***** PROVIDED DATA

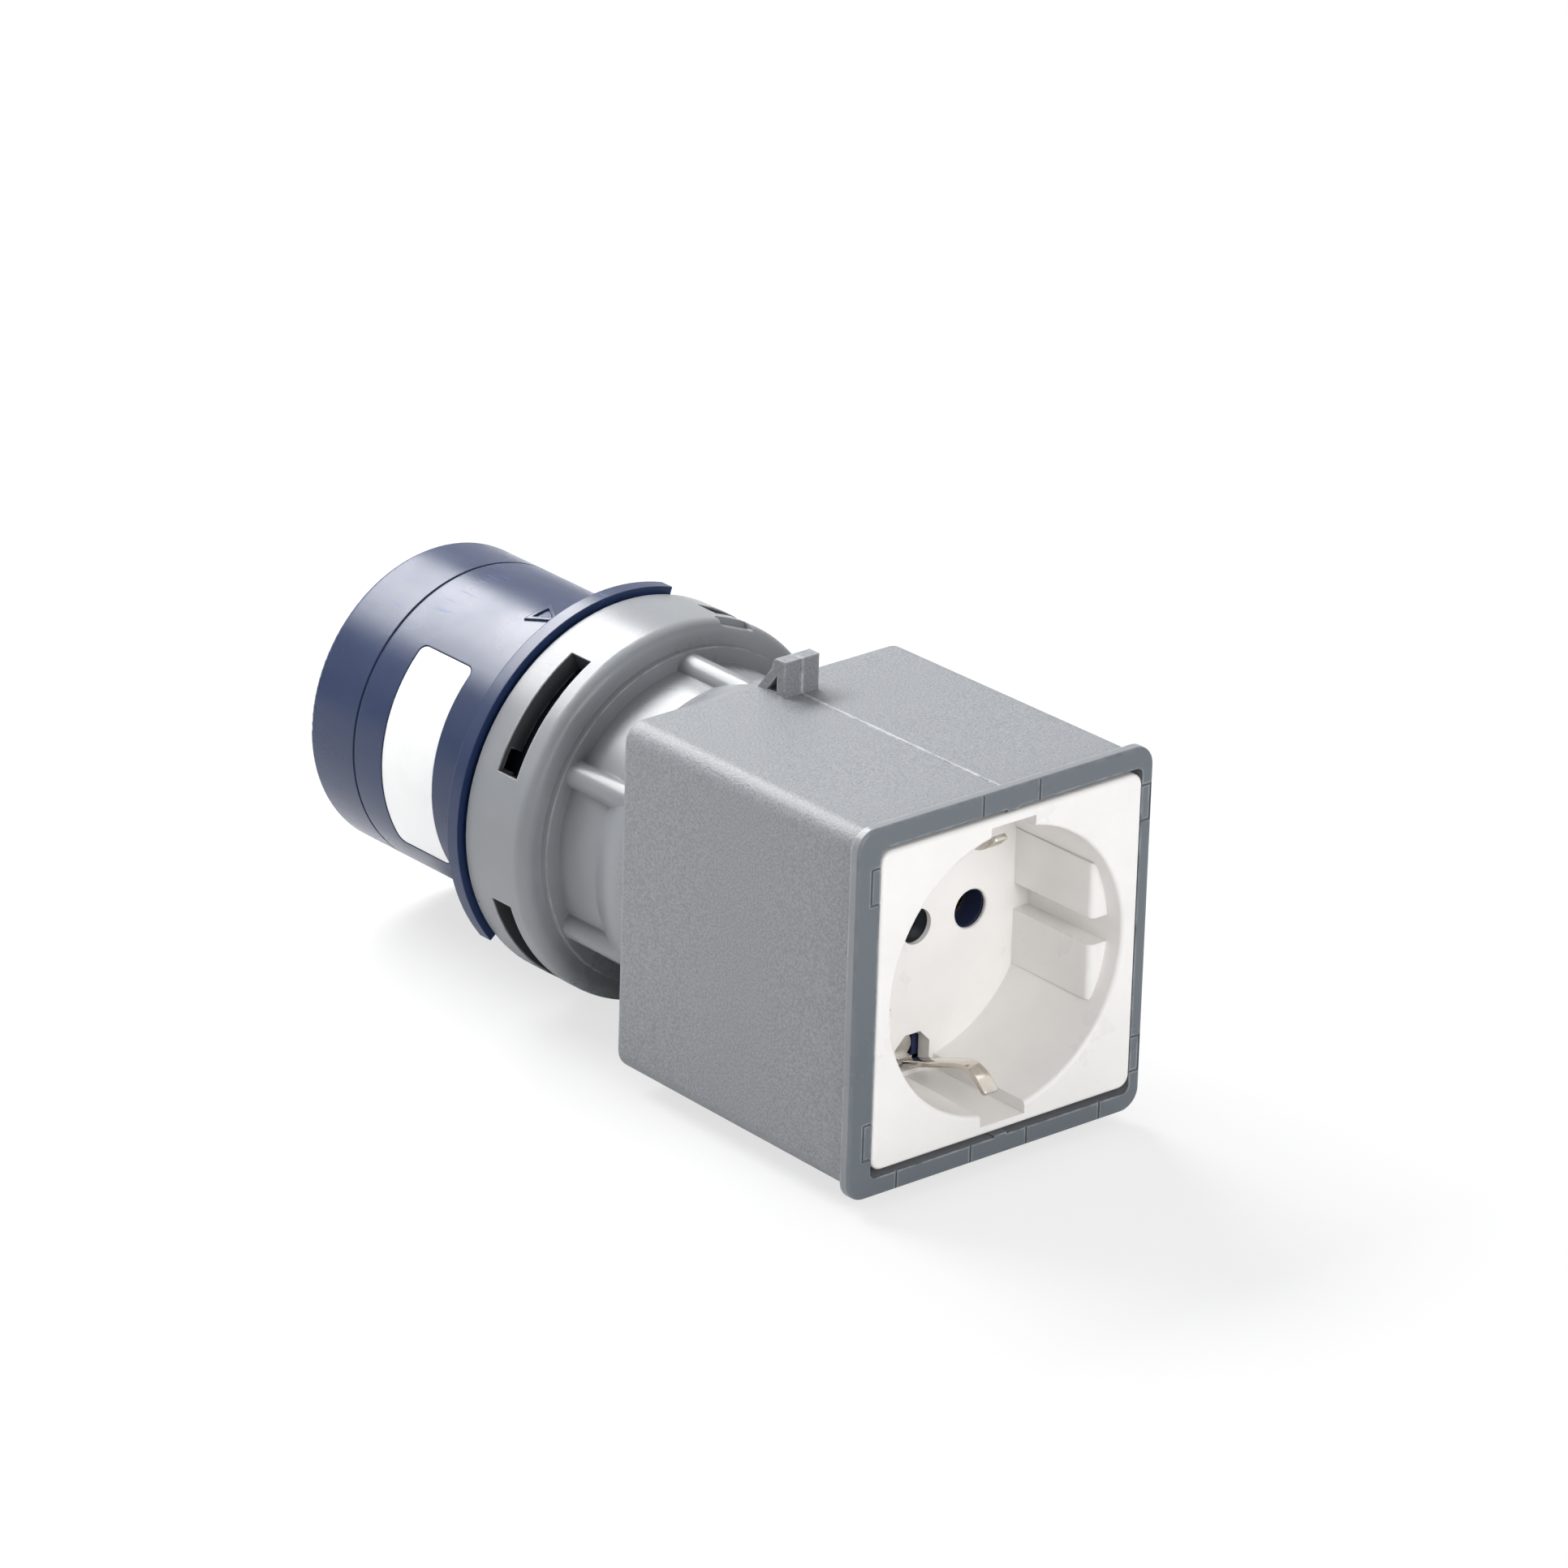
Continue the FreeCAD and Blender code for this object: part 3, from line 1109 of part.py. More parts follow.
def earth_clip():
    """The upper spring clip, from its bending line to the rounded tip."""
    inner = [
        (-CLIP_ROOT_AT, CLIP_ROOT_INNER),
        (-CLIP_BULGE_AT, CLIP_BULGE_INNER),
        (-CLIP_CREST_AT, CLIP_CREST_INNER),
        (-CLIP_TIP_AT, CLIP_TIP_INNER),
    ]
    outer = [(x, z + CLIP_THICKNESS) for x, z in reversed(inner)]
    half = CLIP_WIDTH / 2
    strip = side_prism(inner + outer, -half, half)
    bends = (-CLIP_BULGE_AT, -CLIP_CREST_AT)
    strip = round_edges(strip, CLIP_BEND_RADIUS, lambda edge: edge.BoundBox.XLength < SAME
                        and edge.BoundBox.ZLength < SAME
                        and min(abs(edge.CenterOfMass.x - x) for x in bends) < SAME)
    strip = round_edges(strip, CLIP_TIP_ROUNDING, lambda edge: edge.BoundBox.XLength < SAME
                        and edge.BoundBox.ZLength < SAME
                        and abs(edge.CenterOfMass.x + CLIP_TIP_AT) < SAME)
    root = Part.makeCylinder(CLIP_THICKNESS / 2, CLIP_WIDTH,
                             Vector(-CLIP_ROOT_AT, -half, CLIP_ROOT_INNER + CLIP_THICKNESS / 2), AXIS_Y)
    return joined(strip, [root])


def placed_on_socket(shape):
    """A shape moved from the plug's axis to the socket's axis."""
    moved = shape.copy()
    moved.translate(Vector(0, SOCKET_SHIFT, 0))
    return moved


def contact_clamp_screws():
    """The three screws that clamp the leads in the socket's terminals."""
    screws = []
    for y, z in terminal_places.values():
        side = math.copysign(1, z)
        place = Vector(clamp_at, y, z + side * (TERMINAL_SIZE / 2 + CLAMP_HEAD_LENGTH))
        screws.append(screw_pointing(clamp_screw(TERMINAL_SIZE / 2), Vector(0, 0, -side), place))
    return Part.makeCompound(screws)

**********

EXERCISE OBJECTIVE -
Up to and including the line with "return moved", repeat the data exactly, starting from its first line; nothing else belongs in the response.

THE OUTPUT -
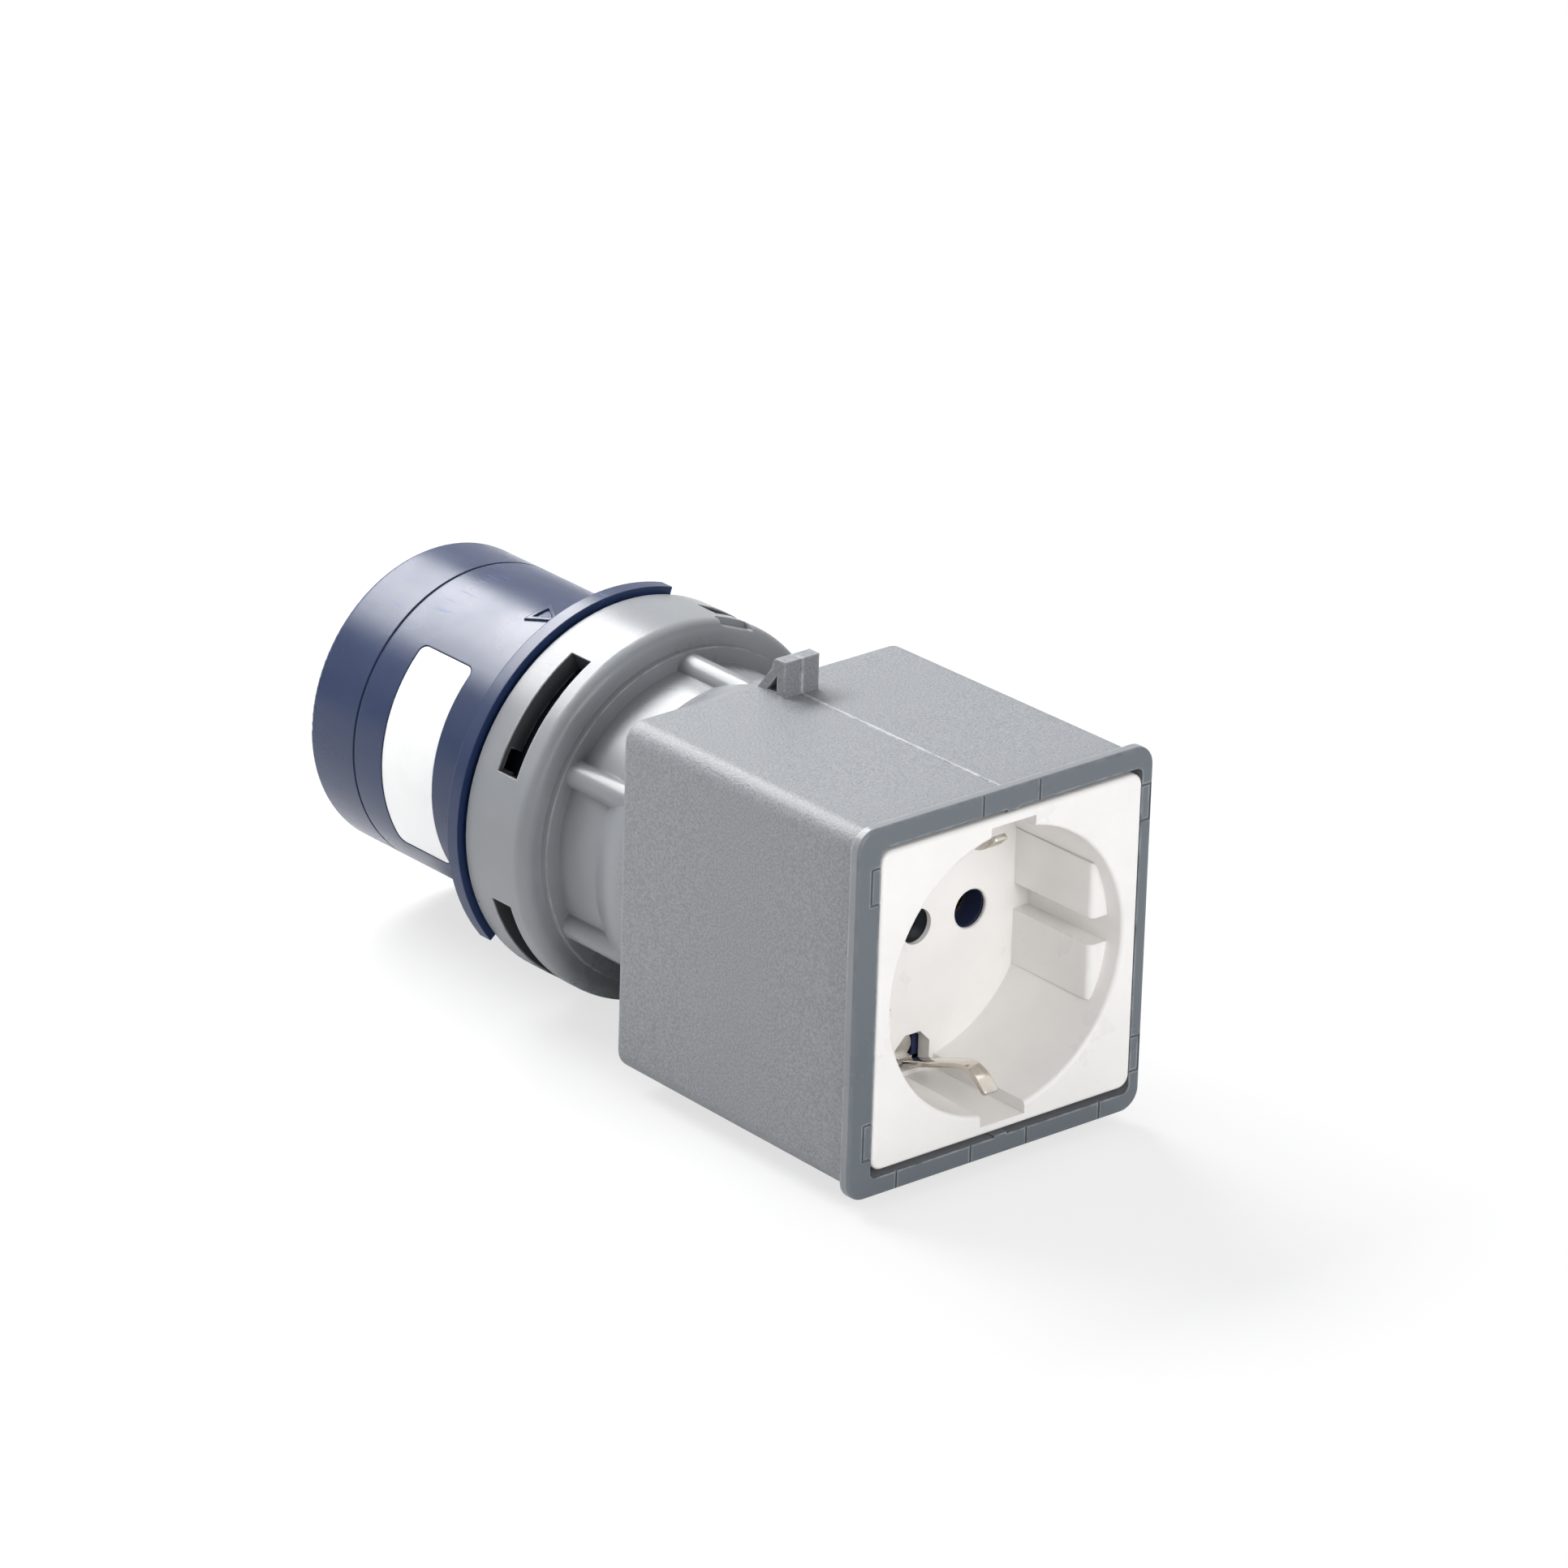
Continue the FreeCAD and Blender code for this object: part 3, from line 1109 of part.py. More parts follow.
def earth_clip():
    """The upper spring clip, from its bending line to the rounded tip."""
    inner = [
        (-CLIP_ROOT_AT, CLIP_ROOT_INNER),
        (-CLIP_BULGE_AT, CLIP_BULGE_INNER),
        (-CLIP_CREST_AT, CLIP_CREST_INNER),
        (-CLIP_TIP_AT, CLIP_TIP_INNER),
    ]
    outer = [(x, z + CLIP_THICKNESS) for x, z in reversed(inner)]
    half = CLIP_WIDTH / 2
    strip = side_prism(inner + outer, -half, half)
    bends = (-CLIP_BULGE_AT, -CLIP_CREST_AT)
    strip = round_edges(strip, CLIP_BEND_RADIUS, lambda edge: edge.BoundBox.XLength < SAME
                        and edge.BoundBox.ZLength < SAME
                        and min(abs(edge.CenterOfMass.x - x) for x in bends) < SAME)
    strip = round_edges(strip, CLIP_TIP_ROUNDING, lambda edge: edge.BoundBox.XLength < SAME
                        and edge.BoundBox.ZLength < SAME
                        and abs(edge.CenterOfMass.x + CLIP_TIP_AT) < SAME)
    root = Part.makeCylinder(CLIP_THICKNESS / 2, CLIP_WIDTH,
                             Vector(-CLIP_ROOT_AT, -half, CLIP_ROOT_INNER + CLIP_THICKNESS / 2), AXIS_Y)
    return joined(strip, [root])


def placed_on_socket(shape):
    """A shape moved from the plug's axis to the socket's axis."""
    moved = shape.copy()
    moved.translate(Vector(0, SOCKET_SHIFT, 0))
    return moved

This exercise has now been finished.